Para o Brasil de 214,69 milhões de cabeças, criação majoritariamente a pasto, cujo marmoreio médio é inexistente (1.5%), estes resultados comprovam que com o uso da seleção Software BIA aliado a aparas de arestas na nutrição, sanidade, manejo e bem estar irá resultar em uma nova carne brasileira. Hoje a carne gourmet já vem sendo popularizada pelos especialistas em churrasco dado a maciez na grelha.

As carnes produzidas pelo Nelore do Golias e pelo Celeiro Carnes Especiais são parte do nicho do mercado da carne gourmet com diferencial de ser produzida com tecnologia exclusivamente a pasto (GrassFED). A decisão de posicionar o Brasil como produtor de carne de qualidade atendendo aos interesses de toda a cadeia Produtor – Indústria – Consumidor é questão de tempo. Foco, tecnologia e muito trabalho são as etapas mais importantes deste processo de abastecimento do mundo com qualidade da carne GrassFEDmade in Brazil.

Para tanto mais de 80 Selecionadores de Nelore PO de toda a América do Sul se uniram na Confraria da Carcaça Nelore, onde se reúnem periodicamente e discutem resultados positivos quanto a esta seleção, promovem eventos (Dias de Campos e Leilões de Touros) com degustação da carne de Nelore marmorizado para conscientizar as pessoas sobre o potencial da raça no atendimento do mercado de carne de qualidade (Figura 8).

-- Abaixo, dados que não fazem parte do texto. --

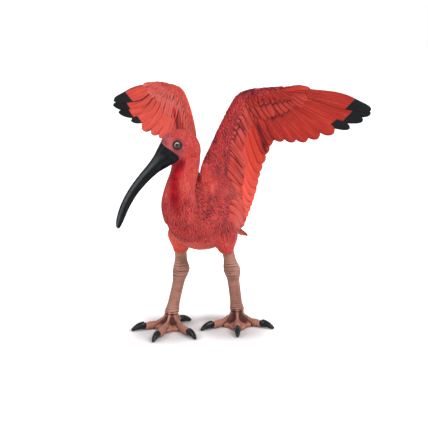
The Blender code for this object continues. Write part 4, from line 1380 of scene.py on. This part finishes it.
# %% Claws
CLAW_RADIUS, CLAW_TIP, CLAW_HEIGHT, CLAW_ARCH, CLAW_DROP = 1.5, 0.18, 1.7, 0.4, 0.95
CLAW_OVERLAP = 0.5
claws = {}
for side_name, leg in LEGS.items():
    headings, reaches, rises = np.array(list(TOES[side_name].values())).T

    def claw_place(t, angle, index):
        forward = toe_way(headings[index])
        side = pile((-forward[..., 1], forward[..., 0], 0 * t))
        start = reaches[index] - CLAW_LENGTH - CLAW_OVERLAP
        reach = start + (CLAW_LENGTH + CLAW_OVERLAP + 0.2) * t
        arch = CLAW_ARCH * np.sin(math.pi * np.minimum(t * 1.1, 1.0))
        height = CLAW_HEIGHT + rises[index] * (1 - t * t) + arch - CLAW_DROP * t ** 1.6
        cuff = np.where(t < 0.1, 0.75, 1.0)
        radius = (CLAW_RADIUS * np.sqrt(1 - t ** 3.4) * (1 - 0.36 * t) + CLAW_TIP) * cuff
        centre = np.array((*leg["foot"], 0.0)) + forward * reach[..., None]
        point = centre + side * (0.85 * radius * np.cos(angle))[..., None]
        ridge = radius * np.sin(angle)
        return pile((point[..., 0], point[..., 1], np.maximum(height + ridge, 0.06)))

    claws[side_name] = tubes("claws_" + side_name, 20, 24, 4, claw_place)
    report(claws[side_name])

# %% [markdown]
# ## Plumage paint
# The paint follows the way such a toy is made. A coat of scarlet comes first. A thin dark
# wash then runs into the grooves, so a feather is darkest at its edges and root; in a shaded wing
# row the root is darker still, painted shadow under the coverts. Last, lighter red goes on the
# ridges, partly the nearly dry brush of such a toy and partly a painted highlight. Painted light
# and shade from the paint map, and from each wing row's dark mark, lie over all of it. The marks
# on the mesh say where on its feather a point is, and cloudy patterns keep each layer uneven.

# %% Plumage
SCARLET, SCARLET_DIM = (0.29, 0.019, 0.018), (0.17, 0.014, 0.018)
WING_RED, WING_DIM = (0.29, 0.018, 0.011), (0.17, 0.012, 0.010)
SCARLET_LIT = (0.39, 0.034, 0.020)
SCARLET_GLOW = (0.58, 0.080, 0.058)
ROSE = (0.46, 0.115, 0.105)
BRIGHT = (0.37, 0.031, 0.024)
ORANGE = (0.56, 0.066, 0.036)
WASH = (0.045, 0.006, 0.010)
DEEP_SHADE, CRIMSON = (0.15, 0.001, 0.006), (0.30, 0.006, 0.012)
FACE, FACE_PALE = (0.14, 0.028, 0.034), (0.25, 0.055, 0.064)
BLACK = (0.006, 0.0065, 0.007)
PLUMAGE_GRAIN = 9000.0


def plumage(name, feathered=True):
    """Scarlet paint with a wash in the grooves; bare skin shows only between feathers."""
    finish = Finish(name, roughness=0.55, shine=0.06)
    paints = finish.mark("paint", "Color")
    split = finish.node("ShaderNodeSeparateColor", None, paints)
    outputs = split.socket.node.outputs
    wash, bright, deep = (Wire(finish, outputs[k]) for k in range(3))
    bare = finish.mark("paint", "Alpha")
    clouds = finish.grain(220.0, 4.0).step(0.4, 0.64)
    speck = finish.grain(1500.0, 3.0).step(0.35, 0.68)
    fine = finish.grain(PLUMAGE_GRAIN, 2.0)
    if feathered:
        run, across, tone = finish.mark("run"), finish.mark("across"), finish.mark("tone")
        edge = across.size().step(0.45, 1.0)
        root = 1 - run.step(0.05, 0.55)
        groove = edge.high(root)
        ridge = (1 - across.size().step(0.0, 0.6)) * run.step(0.3, 0.8)
    else:
        tone = finish.grain(700.0)
        groove = (1 - bare) * wash
        ridge = 0 * bare
    colour = finish.blend(tone * 0.7 + clouds * 0.3, SCARLET, SCARLET_DIM)
    # Lighter paint and painted light from the map, with pink streaks as painted highlights where it is brightest.
    colour = finish.blend(bright * 0.75, colour, BRIGHT)
    colour = finish.blend((bright - 1) * 0.85, colour, ORANGE)
    strands = finish.grain(900.0, 3.0, stretch=(1.0, 1.0, 0.25)).step(0.45, 0.7)
    colour = finish.blend(strands * bright * 0.35, colour, ROSE)
    # lighter red on the ridges: the dry brush of such a toy, and a painted highlight
    colour = finish.blend(ridge * 0.8 * speck, colour, ROSE)
    # Where the map's wash passes 1.2, in the spots of painted shade, the wash colour lies beyond the grooves too.
    stain = (groove * (0.4 + 0.6 * clouds) * (0.12 + 0.88 * wash)).high((wash - 1.2) * speck).low(1.0)
    colour = finish.blend(stain * 0.9, colour, WASH)
    colour = finish.blend(clouds * wash * speck * 0.4, colour, WASH)
    colour = finish.blend(bare.step(0.05, 0.8) * 0.85, colour, finish.blend(finish.grain(420.0, 3.0).step(0.4, 0.6), FACE, FACE_PALE))
    # the neck's streak and the eye patches of painted shade, in deep crimson
    colour = finish.blend(deep.step(0.1, 1.0), colour, finish.blend(clouds, DEEP_SHADE, CRIMSON))
    return finish.paint(colour, bump=fine, strength=0.3, reach=0.00006)


coat_paint = plumage("scarlet feather paint")
skin_paint = plumage("scarlet skin paint", feathered=False)


def wing_paint(name):
    """The same paint on long feathers, with barbs and black dipped tips."""
    finish = Finish(name, roughness=0.52, shine=0.03)
    run, across, tone = finish.mark("run"), finish.mark("across"), finish.mark("tone")
    dark, line, ink, slit = finish.mark("dark"), finish.mark("line"), finish.mark("ink"), finish.mark("slit")
    streaks = finish.node("ShaderNodeCombineXYZ", None, run * 2.0, across * 11.0, tone * 40.0)
    barb = finish.grain(1.0, 3.0, where=streaks)
    clouds = finish.grain(160.0, 4.0).step(0.4, 0.62)
    speck = finish.grain(1500.0, 3.0).step(0.35, 0.68)
    edge = across.size().step(0.7, 0.93)
    root = 1 - run.step(0.1, 0.75)
    colour = finish.blend(tone * 0.4 + clouds * 0.3, SCARLET_LIT, WING_RED)
    # Painted light and shade by row: below 0 dark lightens towards SCARLET_GLOW, above 0 it darkens towards WING_DIM.
    colour = finish.blend(0 - dark, colour, SCARLET_GLOW)
    colour = finish.blend(dark, colour, WING_DIM)
    colour = finish.blend(barb.step(0.45, 0.7) * 0.6, colour, WING_DIM)
    colour = finish.blend(barb.step(0.5, 0.3) * 0.35, colour, SCARLET_GLOW)
    colour = finish.blend(finish.mark("rose") * (0.35 + 0.65 * clouds) * 0.6, colour, ROSE)
    # Painted shadow also darkens the root of a feather in a shaded row, under the tips of the row above.
    stain = (edge * line * (0.6 + 0.4 * clouds)).high(root * dark.step(0.5, 0.65) * speck * 0.7)
    colour = finish.blend(stain * 0.85, colour, WASH)
    # Slits of painted shade: crimson in a lit row, wash colour in a shaded one.
    colour = finish.blend(slit, colour, finish.blend(dark.step(0.0, 0.1), CRIMSON, WASH))
    black = ink.step(-0.15, 0.15)
    colour = finish.blend(black, colour, finish.blend(barb, BLACK, (0.011, 0.012, 0.013)))
    rough = finish.node("ShaderNodeMapRange", None, **dict(Value=black) | {"To Min": 0.52, "To Max": 0.42})
    relief = barb * 0.7 + speck * 0.3
    return finish.paint(colour, bump=relief, strength=0.5, reach=0.00012, roughness=rough)


vane_paint = wing_paint("scarlet wing paint")

# %% [markdown]
# ## Paint of the bill, eyes, legs and claws
# The bill is satin black, with a painted grey highlight on its ridges. The legs are a dull pinkish
# brown, dark red-brown in every fold, with painted shade in the hollows of the feet and a painted
# highlight on raised scutes. Eyes and claws are varnished, and low roughness gives their small sharp highlights.

# %% Other paints


def bill_paint():
    finish = Finish("satin black paint", roughness=0.3, shine=0.05)
    groove, worn = finish.mark("groove"), finish.mark("worn")
    cloud = finish.grain(500.0, 4.0)
    colour = finish.blend(cloud.step(0.35, 0.7), (0.003, 0.0034, 0.004), (0.007, 0.008, 0.009))
    # darker in the groove, painted shade
    colour = finish.blend(groove * 0.7, colour, (0.002, 0.0025, 0.003))
    # a painted grey highlight along the shoulders of the ridge
    colour = finish.blend(worn * cloud.step(0.1, 0.6, (0.6, 1.0)) * 0.8, colour, (0.050, 0.055, 0.060))
    rough = cloud.step(0.3, 0.7, (0.26, 0.38))
    return finish.paint(colour, bump=finish.grain(4000.0), strength=0.25, reach=0.00008, roughness=rough)


def leg_paint():
    finish = Finish("pink-brown leg paint", roughness=0.55, shine=0.18)
    hollow, height, crease = finish.mark("hollow"), finish.mark("height"), finish.mark("crease")
    cloud = finish.grain(260.0, 4.0)
    speck = finish.grain(2600.0, 3.0)
    colour = finish.blend(cloud.step(0.35, 0.65), (0.24, 0.108, 0.079), (0.16, 0.070, 0.053))
    colour = finish.blend(speck.step(0.5, 0.8) * 0.5, colour, (0.09, 0.034, 0.027))
    foot = 1 - height.step(3.0, 7.0)
    colour = finish.blend(foot * 0.5, colour, (0.20, 0.068, 0.048))
    colour = finish.blend(crease.step(0.0, 0.09) * 0.95, colour, (0.035, 0.010, 0.008))
    # raised scutes and ridges are painted lighter, a painted highlight
    colour = finish.blend(crease.step(-0.02, -0.12) * 0.6, colour, (0.36, 0.19, 0.14))
    # the hollows between the tendons are painted nearly black, painted shade
    colour = finish.blend(hollow.step(0.1, 0.55) * 0.9, colour, (0.042, 0.008, 0.006))
    return finish.paint(colour, bump=speck, strength=0.35, reach=0.00015)


def claw_paint():
    finish = Finish("gloss black paint", roughness=0.2, shine=0.18)
    cloud = finish.grain(1400.0, 3.0)
    colour = finish.blend(cloud.step(0.4, 0.7), (0.005, 0.006, 0.006), (0.010, 0.012, 0.0115))
    return finish.paint(colour, bump=cloud, strength=0.5, reach=0.0002, roughness=cloud.step(0.3, 0.7, (0.16, 0.32)))


def eye_paint():
    finish = Finish("varnished eye", roughness=0.12, shine=0.3)
    gaze = finish.mark("gaze")
    fleck = finish.grain(900.0, 3.0)
    iris = finish.blend(fleck.step(0.46, 0.58), (0.018, 0.018, 0.012), (0.36, 0.33, 0.25))
    colour = finish.blend(gaze.step(0.38, 0.50), (0.003, 0.003, 0.003), iris)
    colour = finish.blend(gaze.step(0.68, 0.76), colour, (0.005, 0.003, 0.003))
    return finish.paint(colour)


def lid_paint():
    finish = Finish("dark lid paint", roughness=0.4, shine=0.12)
    cloud = finish.grain(3000.0)
    return finish.paint(finish.blend(cloud, (0.008, 0.004, 0.005), (0.035, 0.010, 0.012)), bump=cloud, strength=0.2)


# %% Dress the pieces
def dress(item, material, nodes):
    item.data.materials.clear()
    item.data.materials.append(material)
    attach(item, "root")
    if nodes:
        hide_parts(*nodes)


dress(skin, skin_paint, ("torso", "neck", "head", "thigh_left", "thigh_right"))
for item in coats:
    dress(item, coat_paint, ())
for side_name, item in wings.items():
    dress(item, vane_paint, ("wing_" + side_name + "_inner", "wing_" + side_name + "_outer"))
dress(flank, vane_paint, ())
dress(tail, vane_paint, ("tail",))
dress(bill, bill_paint(), ("bill_upper", "bill_lower"))
dress(eyes, eye_paint(), ("eye_left", "eye_right"))
dress(lids, lid_paint(), ())
leg_colour, claw_colour = leg_paint(), claw_paint()
for side_name in LEGS:
    dress(legs[side_name], leg_colour, ("shank_" + side_name, "foot_" + side_name))
    names = ["claw_" + side_name + "_" + toe for toe in TOES[side_name]]
    dress(claws[side_name], claw_colour, names)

Este movimento também gera oportunidades de comercialização de Novilhas e Doadoras Nelore PO, destaques Software BIA para plantéis de seleção focados na multiplicação de Touros Nelores positivos, já que o primeiro passo da mudança da carne commodities para qualidade passa pelo uso destes Touros, cuja demanda será proporcional ao tamanho do nosso rebanho, para que em futuro próximo 100% das nossas matrizes comerciais sejam fábricas de carne com eficiência e maciez.